• RECORD SET
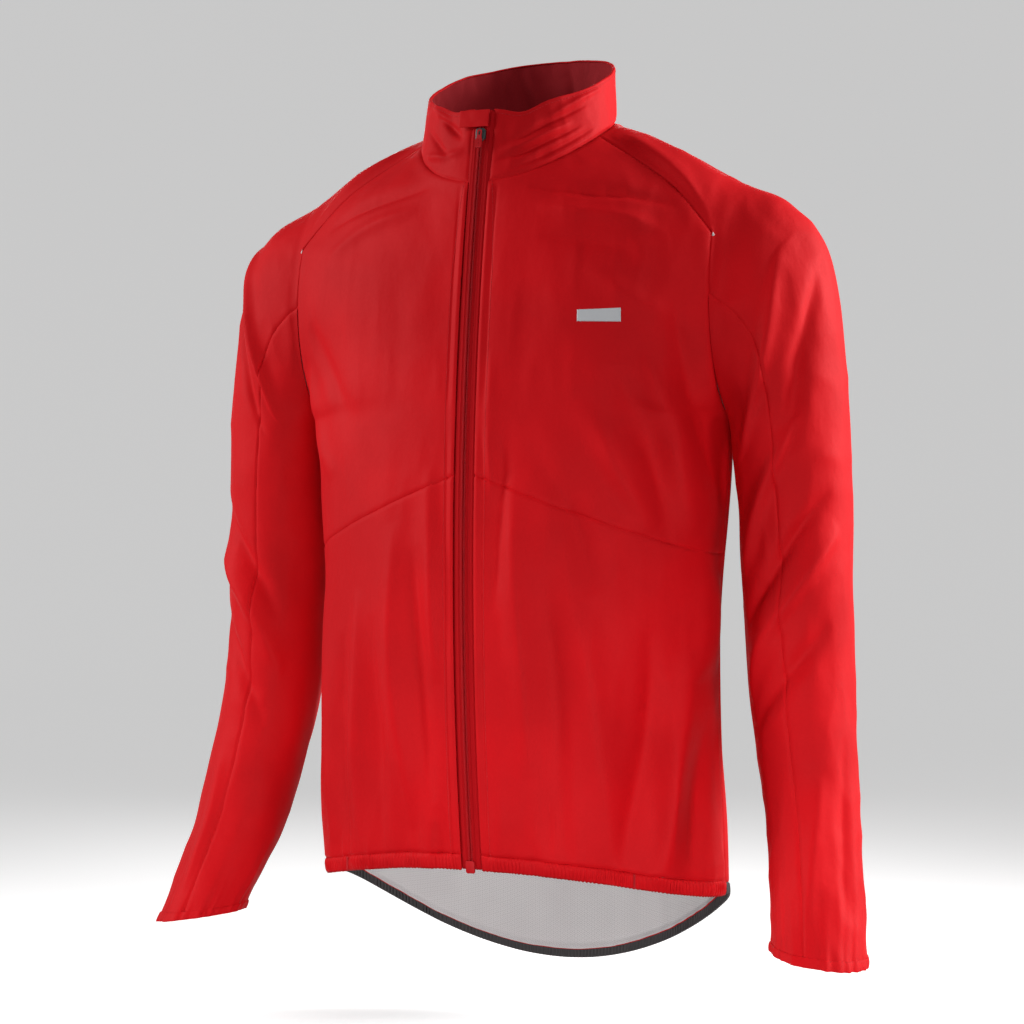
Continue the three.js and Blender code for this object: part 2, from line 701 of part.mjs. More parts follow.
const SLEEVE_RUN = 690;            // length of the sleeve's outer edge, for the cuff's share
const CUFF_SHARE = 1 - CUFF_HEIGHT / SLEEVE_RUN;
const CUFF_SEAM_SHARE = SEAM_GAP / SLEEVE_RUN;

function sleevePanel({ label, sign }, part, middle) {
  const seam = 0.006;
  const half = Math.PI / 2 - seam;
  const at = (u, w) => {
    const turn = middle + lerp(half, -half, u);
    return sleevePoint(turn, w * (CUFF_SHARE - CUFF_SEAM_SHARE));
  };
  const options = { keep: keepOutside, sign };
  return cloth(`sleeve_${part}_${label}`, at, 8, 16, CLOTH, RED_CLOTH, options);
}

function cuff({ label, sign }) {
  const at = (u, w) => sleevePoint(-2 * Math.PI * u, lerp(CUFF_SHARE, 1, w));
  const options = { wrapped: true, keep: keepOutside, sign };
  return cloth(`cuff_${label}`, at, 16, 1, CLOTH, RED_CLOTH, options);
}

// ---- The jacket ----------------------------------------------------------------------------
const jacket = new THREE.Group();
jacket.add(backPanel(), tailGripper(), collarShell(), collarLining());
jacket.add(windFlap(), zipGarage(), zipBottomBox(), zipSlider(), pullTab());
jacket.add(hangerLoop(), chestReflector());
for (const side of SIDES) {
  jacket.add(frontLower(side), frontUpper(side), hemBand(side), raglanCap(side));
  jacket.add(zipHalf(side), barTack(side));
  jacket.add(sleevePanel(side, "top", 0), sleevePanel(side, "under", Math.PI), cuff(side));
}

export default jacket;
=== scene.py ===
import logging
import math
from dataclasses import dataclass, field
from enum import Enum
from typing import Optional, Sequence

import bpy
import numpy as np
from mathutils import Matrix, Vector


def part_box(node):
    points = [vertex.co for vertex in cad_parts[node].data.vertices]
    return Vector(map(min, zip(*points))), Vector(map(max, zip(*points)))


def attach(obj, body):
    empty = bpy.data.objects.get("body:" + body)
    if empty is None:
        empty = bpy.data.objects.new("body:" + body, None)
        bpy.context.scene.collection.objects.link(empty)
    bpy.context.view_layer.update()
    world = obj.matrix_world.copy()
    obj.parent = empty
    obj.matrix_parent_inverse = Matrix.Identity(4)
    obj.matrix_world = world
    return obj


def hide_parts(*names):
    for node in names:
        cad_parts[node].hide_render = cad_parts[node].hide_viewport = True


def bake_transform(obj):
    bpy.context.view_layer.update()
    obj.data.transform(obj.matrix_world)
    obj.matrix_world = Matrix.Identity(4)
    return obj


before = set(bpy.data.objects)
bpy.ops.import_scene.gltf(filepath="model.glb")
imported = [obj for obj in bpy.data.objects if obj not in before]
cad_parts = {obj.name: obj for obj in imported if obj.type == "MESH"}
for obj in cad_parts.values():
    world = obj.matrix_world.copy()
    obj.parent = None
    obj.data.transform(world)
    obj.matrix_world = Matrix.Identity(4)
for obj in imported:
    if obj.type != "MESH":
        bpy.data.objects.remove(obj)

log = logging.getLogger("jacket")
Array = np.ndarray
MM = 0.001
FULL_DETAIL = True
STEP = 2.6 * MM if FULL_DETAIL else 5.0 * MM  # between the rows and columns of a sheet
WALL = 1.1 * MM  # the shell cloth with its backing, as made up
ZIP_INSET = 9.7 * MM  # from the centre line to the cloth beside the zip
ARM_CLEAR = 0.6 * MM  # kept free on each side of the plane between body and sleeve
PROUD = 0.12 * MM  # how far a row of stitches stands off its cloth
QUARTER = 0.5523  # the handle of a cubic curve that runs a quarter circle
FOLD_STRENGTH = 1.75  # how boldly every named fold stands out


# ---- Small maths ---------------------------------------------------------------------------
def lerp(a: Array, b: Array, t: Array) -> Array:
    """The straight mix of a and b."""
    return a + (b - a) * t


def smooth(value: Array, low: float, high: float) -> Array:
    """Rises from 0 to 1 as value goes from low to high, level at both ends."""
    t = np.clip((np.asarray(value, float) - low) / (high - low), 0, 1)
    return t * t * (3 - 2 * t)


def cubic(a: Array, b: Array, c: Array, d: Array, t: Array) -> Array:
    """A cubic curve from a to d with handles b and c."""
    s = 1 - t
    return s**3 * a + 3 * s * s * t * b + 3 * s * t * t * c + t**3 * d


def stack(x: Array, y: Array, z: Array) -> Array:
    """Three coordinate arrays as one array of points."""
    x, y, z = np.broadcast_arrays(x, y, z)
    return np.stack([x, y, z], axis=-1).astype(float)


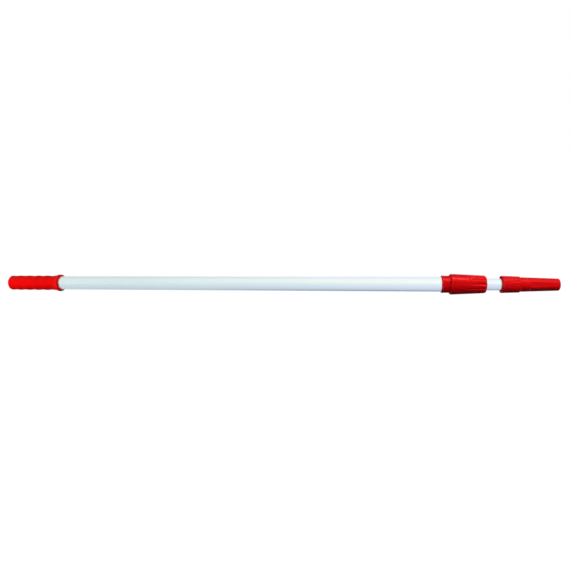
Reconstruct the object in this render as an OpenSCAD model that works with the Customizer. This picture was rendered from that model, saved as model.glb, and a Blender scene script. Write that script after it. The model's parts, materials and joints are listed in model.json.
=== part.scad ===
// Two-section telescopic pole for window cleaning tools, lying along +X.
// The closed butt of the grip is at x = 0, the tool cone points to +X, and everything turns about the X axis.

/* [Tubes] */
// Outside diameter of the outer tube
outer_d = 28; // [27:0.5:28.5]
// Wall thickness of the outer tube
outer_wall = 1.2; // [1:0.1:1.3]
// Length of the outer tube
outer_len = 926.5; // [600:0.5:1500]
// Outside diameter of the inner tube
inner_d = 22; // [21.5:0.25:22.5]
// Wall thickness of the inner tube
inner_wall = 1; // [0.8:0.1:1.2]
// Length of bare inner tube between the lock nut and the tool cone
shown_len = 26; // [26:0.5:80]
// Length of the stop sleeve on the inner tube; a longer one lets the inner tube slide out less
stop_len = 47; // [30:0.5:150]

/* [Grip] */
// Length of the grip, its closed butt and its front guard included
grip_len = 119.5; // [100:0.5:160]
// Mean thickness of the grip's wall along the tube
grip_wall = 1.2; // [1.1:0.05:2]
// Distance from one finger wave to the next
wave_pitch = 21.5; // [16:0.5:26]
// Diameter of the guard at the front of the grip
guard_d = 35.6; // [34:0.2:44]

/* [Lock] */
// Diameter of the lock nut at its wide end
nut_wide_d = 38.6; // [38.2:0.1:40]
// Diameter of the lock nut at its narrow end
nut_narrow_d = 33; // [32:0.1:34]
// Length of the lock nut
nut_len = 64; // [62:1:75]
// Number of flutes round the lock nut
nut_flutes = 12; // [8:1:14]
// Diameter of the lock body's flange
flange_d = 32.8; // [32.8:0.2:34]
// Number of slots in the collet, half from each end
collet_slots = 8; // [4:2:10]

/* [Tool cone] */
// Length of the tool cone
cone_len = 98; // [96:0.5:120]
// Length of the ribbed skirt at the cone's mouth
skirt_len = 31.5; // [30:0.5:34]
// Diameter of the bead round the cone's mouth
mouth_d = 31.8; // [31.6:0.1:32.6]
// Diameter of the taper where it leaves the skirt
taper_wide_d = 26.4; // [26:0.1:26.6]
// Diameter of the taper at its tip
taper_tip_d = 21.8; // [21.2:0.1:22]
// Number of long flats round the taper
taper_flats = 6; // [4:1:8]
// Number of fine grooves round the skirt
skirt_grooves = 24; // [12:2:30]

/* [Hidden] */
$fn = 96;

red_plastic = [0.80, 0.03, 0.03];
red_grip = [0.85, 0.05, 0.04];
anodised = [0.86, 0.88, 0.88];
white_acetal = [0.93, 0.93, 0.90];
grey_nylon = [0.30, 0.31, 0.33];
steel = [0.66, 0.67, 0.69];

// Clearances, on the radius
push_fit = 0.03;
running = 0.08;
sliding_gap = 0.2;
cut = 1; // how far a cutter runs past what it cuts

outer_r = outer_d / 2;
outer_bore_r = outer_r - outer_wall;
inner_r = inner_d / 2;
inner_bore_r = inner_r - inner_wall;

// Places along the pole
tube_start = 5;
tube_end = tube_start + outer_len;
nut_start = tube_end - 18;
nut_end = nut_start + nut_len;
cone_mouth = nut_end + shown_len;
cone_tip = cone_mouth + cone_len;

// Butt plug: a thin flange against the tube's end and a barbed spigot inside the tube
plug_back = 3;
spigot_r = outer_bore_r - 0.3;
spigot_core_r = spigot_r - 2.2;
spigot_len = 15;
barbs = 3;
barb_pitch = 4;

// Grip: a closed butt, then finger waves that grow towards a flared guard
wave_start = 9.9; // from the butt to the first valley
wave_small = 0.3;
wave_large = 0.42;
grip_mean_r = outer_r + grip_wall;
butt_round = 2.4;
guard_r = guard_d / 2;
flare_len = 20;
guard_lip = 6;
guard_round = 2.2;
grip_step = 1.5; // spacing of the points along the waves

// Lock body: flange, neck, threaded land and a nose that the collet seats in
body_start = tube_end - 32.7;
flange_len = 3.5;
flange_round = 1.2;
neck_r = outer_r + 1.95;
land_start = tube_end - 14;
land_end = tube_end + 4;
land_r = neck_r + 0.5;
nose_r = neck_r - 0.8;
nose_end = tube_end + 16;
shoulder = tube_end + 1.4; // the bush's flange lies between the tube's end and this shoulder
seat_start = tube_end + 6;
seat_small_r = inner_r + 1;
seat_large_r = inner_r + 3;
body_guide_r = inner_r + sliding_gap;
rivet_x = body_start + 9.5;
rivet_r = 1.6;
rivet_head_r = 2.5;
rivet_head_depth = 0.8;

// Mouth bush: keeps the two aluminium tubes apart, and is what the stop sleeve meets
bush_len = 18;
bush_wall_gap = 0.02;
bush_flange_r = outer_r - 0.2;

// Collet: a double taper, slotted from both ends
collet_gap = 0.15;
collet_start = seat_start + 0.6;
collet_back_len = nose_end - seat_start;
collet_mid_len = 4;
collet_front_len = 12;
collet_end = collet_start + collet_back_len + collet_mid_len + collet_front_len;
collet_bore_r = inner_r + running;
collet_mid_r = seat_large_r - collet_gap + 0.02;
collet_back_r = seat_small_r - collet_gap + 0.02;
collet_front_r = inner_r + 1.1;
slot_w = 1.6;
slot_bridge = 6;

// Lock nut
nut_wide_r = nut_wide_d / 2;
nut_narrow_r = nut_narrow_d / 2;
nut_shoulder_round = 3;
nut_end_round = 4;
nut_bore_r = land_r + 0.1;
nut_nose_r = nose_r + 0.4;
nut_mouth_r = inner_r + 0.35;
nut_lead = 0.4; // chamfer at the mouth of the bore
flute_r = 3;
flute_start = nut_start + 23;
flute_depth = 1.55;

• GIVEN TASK
Look back at the entries above and repeat, unchanged, every line from the line holding "Reconstruct the object" through the line holding "collet_slots = 8; // [4:2:10]".

• THE ANSWER
Reconstruct the object in this render as an OpenSCAD model that works with the Customizer. This picture was rendered from that model, saved as model.glb, and a Blender scene script. Write that script after it. The model's parts, materials and joints are listed in model.json.
=== part.scad ===
// Two-section telescopic pole for window cleaning tools, lying along +X.
// The closed butt of the grip is at x = 0, the tool cone points to +X, and everything turns about the X axis.

/* [Tubes] */
// Outside diameter of the outer tube
outer_d = 28; // [27:0.5:28.5]
// Wall thickness of the outer tube
outer_wall = 1.2; // [1:0.1:1.3]
// Length of the outer tube
outer_len = 926.5; // [600:0.5:1500]
// Outside diameter of the inner tube
inner_d = 22; // [21.5:0.25:22.5]
// Wall thickness of the inner tube
inner_wall = 1; // [0.8:0.1:1.2]
// Length of bare inner tube between the lock nut and the tool cone
shown_len = 26; // [26:0.5:80]
// Length of the stop sleeve on the inner tube; a longer one lets the inner tube slide out less
stop_len = 47; // [30:0.5:150]

/* [Grip] */
// Length of the grip, its closed butt and its front guard included
grip_len = 119.5; // [100:0.5:160]
// Mean thickness of the grip's wall along the tube
grip_wall = 1.2; // [1.1:0.05:2]
// Distance from one finger wave to the next
wave_pitch = 21.5; // [16:0.5:26]
// Diameter of the guard at the front of the grip
guard_d = 35.6; // [34:0.2:44]

/* [Lock] */
// Diameter of the lock nut at its wide end
nut_wide_d = 38.6; // [38.2:0.1:40]
// Diameter of the lock nut at its narrow end
nut_narrow_d = 33; // [32:0.1:34]
// Length of the lock nut
nut_len = 64; // [62:1:75]
// Number of flutes round the lock nut
nut_flutes = 12; // [8:1:14]
// Diameter of the lock body's flange
flange_d = 32.8; // [32.8:0.2:34]
// Number of slots in the collet, half from each end
collet_slots = 8; // [4:2:10]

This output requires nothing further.